Infamously primary key constraints are not enforced in snowflake sql:
-- Generating a table with 4 rows that contain duplicates and NULLs:
CREATE OR REPLACE TEMP TABLE PRIMARY_KEY_TEST AS
SELECT
*
FROM (
SELECT 1 AS PK, 'TEST_TEXT' AS TEXT
UNION ALL SELECT 1 AS PK, 'TEST_TEXT' AS TEXT
UNION ALL SELECT NULL AS PK, NULL AS TEXT
UNION ALL SELECT NULL AS PK, NULL AS TEXT
)
;
SELECT *
FROM PRIMARY_KEY_TEST
;
PK | TEXT |
---|---|
1 | TEST_TEXT |
1 | TEST_TEXT |
NULL | NULL |
NULL | NULL |
-- These constraints will NOT throw any errors in Snowflake
ALTER TABLE PRIMARY_KEY_TEST ADD PRIMARY KEY (PK);
ALTER TABLE PRIMARY_KEY_TEST ADD UNIQUE (TEXT);
However knowing that a set of colums has values that are uniuqe for every row and never NULL
is vital to check when updating a set of data.
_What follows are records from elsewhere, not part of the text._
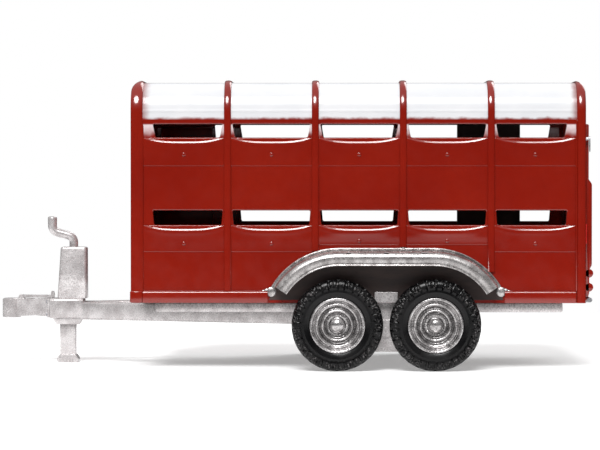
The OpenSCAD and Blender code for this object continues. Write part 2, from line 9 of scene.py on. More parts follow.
import bmesh
import bpy
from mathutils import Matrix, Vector


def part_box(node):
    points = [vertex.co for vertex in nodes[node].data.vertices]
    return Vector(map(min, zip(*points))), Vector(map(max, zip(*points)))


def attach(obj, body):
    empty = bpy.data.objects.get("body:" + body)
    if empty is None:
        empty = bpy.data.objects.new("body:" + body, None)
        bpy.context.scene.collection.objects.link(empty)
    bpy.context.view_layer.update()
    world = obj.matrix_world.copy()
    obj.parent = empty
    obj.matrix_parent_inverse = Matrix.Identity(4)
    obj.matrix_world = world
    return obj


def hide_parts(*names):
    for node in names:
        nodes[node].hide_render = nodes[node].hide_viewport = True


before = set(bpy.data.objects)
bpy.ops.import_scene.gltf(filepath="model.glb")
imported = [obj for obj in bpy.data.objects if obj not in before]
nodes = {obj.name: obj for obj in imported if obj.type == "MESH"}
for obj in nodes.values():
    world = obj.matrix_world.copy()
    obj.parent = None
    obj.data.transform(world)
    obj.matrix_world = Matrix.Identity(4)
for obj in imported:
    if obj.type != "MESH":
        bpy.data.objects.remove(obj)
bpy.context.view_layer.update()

# ---- Numbers taken from the frame, or shared with the CAD's design ----

SIDE = 0.900  # outer face of the side sheets
INNER_Y, INNER_Z, ROOF_R = 0.660, 2.064, 0.240  # centre and radius of the roof's long edges
FLOOR_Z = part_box("side_sheet_left")[0].z
SHEET_X = (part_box("side_sheet_left")[0].x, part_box("side_sheet_left")[1].x)
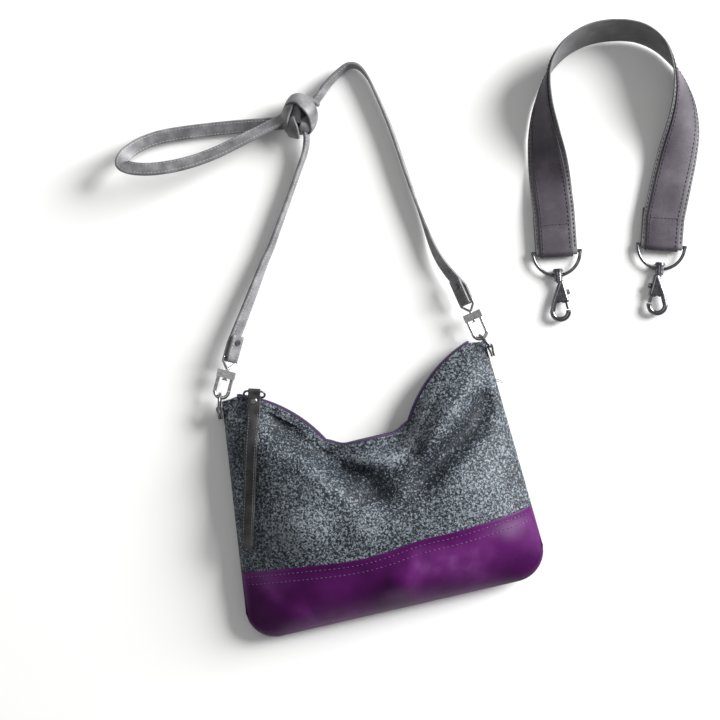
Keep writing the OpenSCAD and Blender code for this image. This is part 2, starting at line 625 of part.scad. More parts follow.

So I'm looking for a easy to write and read (ideally 1-2 lines) piece of code (proably based on some Snowflake function) that throws an error if a set of columns no longer forms a viable primary key in Snowflake SQL.
Any Suggestions?
So I'm looking for a easy to write and read (ideally 1-2 lines) piece of code (proably based on some Snowflake function) that throws an error if a set of columns no longer forms a viable primary key in Snowflake SQL
Such test query is easy to write using QUALIFY
and windowed COUNT. The pattern is to place primary key column list into PARTITION BY part and search for non-unique values, additional check for nulls could be added too. If the column list is a valid candidate for Primary key, it will not return any rows, if there are rows violating the rules they will be returned:
-- checking if PK is applicable
SELECT *
FROM PRIMARY_KEY_TEST
QUALIFY COUNT(*) OVER(PARTITION BY PK) > 1
OR PK IS NULL;
-- chekcing if TEXT column is applicable
SELECT *
FROM PRIMARY_KEY_TEST
QUALIFY COUNT(*) OVER(PARTITION BY TEXT) > 1
OR TEXT IS NULL;
-- chekcing if PK,TEXT columns are applicable
SELECT *
FROM PRIMARY_KEY_TEST
QUALIFY COUNT(*) OVER(PARTITION BY PK,TEXT) > 1
OR PK IS NULL
OR TEXT IS NULL;
I'd still prefer code that can throw an error though
It is possible using Snowflake Scripting and RAISE exception:
BEGIN
LET my_exception EXCEPTION (-20002, 'Columns cannot be used as PK.');
IF (EXISTS(SELECT *
FROM PRIMARY_KEY_TEST
QUALIFY COUNT(*) OVER(PARTITION BY PK) > 1
OR PK IS NULL
)) THEN
RAISE my_exception;
END IF;
END;
-20002 (P0001): Uncaught exception of type 'MY_EXCEPTION' on line 8 at position 5 : Columns cannot be used as PK.